REPUBLIKA.CO.ID,Segala pengalaman yang dilihat Isabelle Eberhardt, yang didengarnya, pikiran dan perasaan yang selalu menghujam, segala dentuman batin yang berdebur-debur dalam dada wanita itu, dilukiskanya dalam karangan-karangannya yang berharga.
Dengan penuh pengertian dan dengan cara yang teliti, ia melukiskan cara-cara hidup suku-suku Arab dan Barber di Tunisia, Aljazair dan Maroko.
Di dalam Catatan Perjalanan, Isabelle Eberhardt melukiskan perjalananya itu sehari demi sehari, dengan tangkas, dengan jujur. Kemudian di dalam Lembaran-Lembaran Islam, ia melukiskan dengan indah sekali, kehidupan Muslim Aljazair.

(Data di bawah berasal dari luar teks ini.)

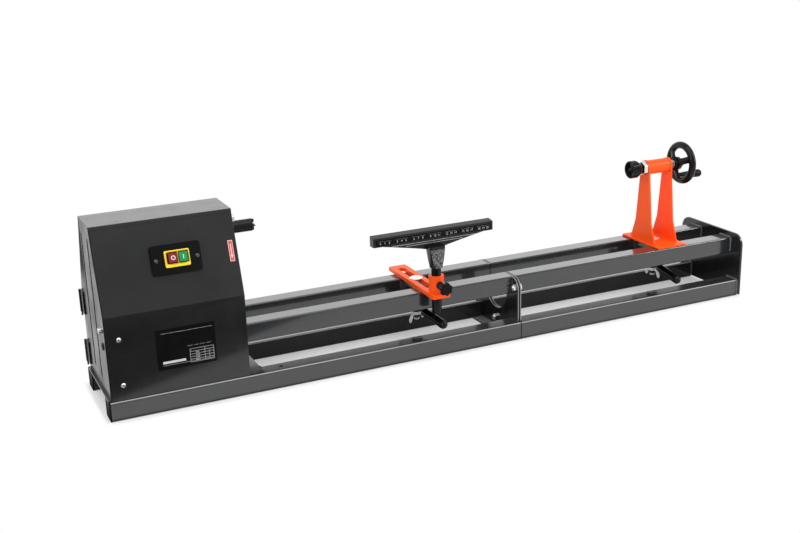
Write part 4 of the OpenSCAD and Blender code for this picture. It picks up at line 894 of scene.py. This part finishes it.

Sedang bukunya Di Bawah Kehangatan Naungan Islam adalah hasil karyanya yang dianggap paling indah, suatu penyelidikan yang paling jujur tentang Islam dan kehidupan bangsa Islam.
Setelah Isabelle diusir dari Aljazair, ia pergi ke Marseille, karena ada keluarga dan sahabat-sahabatnya di kota itu. Untuk mendapatkan mata pencaharian, ia bekerja di pelabuhan. Rupanya pengalaman-pengalaman di tempat itulah yang telah memberi ilham kepadanya mengarang sebuah cerita tentang kehidupan kaum buruh yang hidup berat di pelabuhan Perancis itu, dengan judul Buruh Pekerja Berat.
Selama dalam perjalanan tidak jarang Isabelle mengalami bahaya yang memaksanya harus mempertahankan diri, kadang dari perampok, pencurian atau tekanan lain, yang datang dari penduduk negeri atau dari pihak Perancis sendiri.
Dalam perkembangan kehidupanya itu Isabelle Eberhardt bekerja juga sebagai wartawan, untuk memenuhi permintaan beberapa surat-surat kabar Aljazair.
Ia sering menulis tentang adat istiadat suku-suku bangsa daerah itu, baik di Aljazair sendiri Tunisia atau Maroko, kehidupan di desa dan di sahara, yang kemudian disiarkanya dalam harian al-Akhbar sendiri dengan bahasa Prancis.
Di samping itu ia juga membantu surat-surat kabar Jerman dan juga Rusia. Demikianlah, wanita Muslimah yang masih muda itu melukiskan semua pengalamanya dalam empat bahasa yang dikuasainya, bahasa Arab, Prancis, Rusia, dan Jerman.
Sedang semua buku-bukunya dikarang dalam bahasa Prancis, yang kemudian diterjemahkan ke dalam pelbagai bahasa setelah ia meninggal.
Dalam salah satu risalah ia berkata, "Mereka menanyai aku, mengapa aku mencintai bangsa Arab dan mementingkan kaum Muslimin. Aku hanya menjawab dengan pertanyaan pula kepada mereka; mengapa kalian membeci bangsa Arab dan kaum Muslimin?"
Akan tetapi kematian Isabelle Eberhardt sungguh tragis. Pada Oktober 1904 Isabelle dan suaminya Sulaiman, sedang berada di Ain Safara di Aljazair. Pada waktu itu hujan sedang turun sangat lebat. Banjir yang deras telah memenuhi wadi-wadi, sehingga meluap sampai Wadi Safra yang membelah daerah itu menjadi dua bagian.
Rumah-rumah habis tenggelam, pepohonan terdesak diseret air dan jalan-jalan menjadi rusak semua. Seluruh daerah itu berada dalam bahaya. Jalan untuk menyelamatkan diri sudah tidak ada lagi.
Sebelum sempat ia membuat rakit, rumah yang sudah tergenang air itu kemudian roboh. Di sisi-sisi kayu yang tadinya hendak dibuat rakit itu, terdapat mayat wanita yang sudah terkapar.
Isabelle Eberhardt telah mati di bawah reruntuhan. Tidak jauh dari mayat wanita itu, terdapat lembaran-lembaran terakhir tulisan tanganya sendiri dari bukunya Di Bawah Kehangatan Naungan Islam.
Onislam melansir, di tempat bekas rumah tinggalnya yang telah dilanda banjir besar tahun 1904 itu, tempat dia sendiri tenggelam, di tempat itulah kemudian Isabelle Eberhardt dikuburkan. Aampai sekarang di tempat itu kuburannya masih ada.
Isabelle Eberhardt mengenal Aljazair, Tunisia, Maroko melebihi bangsanya sendiri. Karangan-karangannya yang ditinggalkan, dianggap sebagai suatu sumber yang paling berharga tentang Afrika Utara.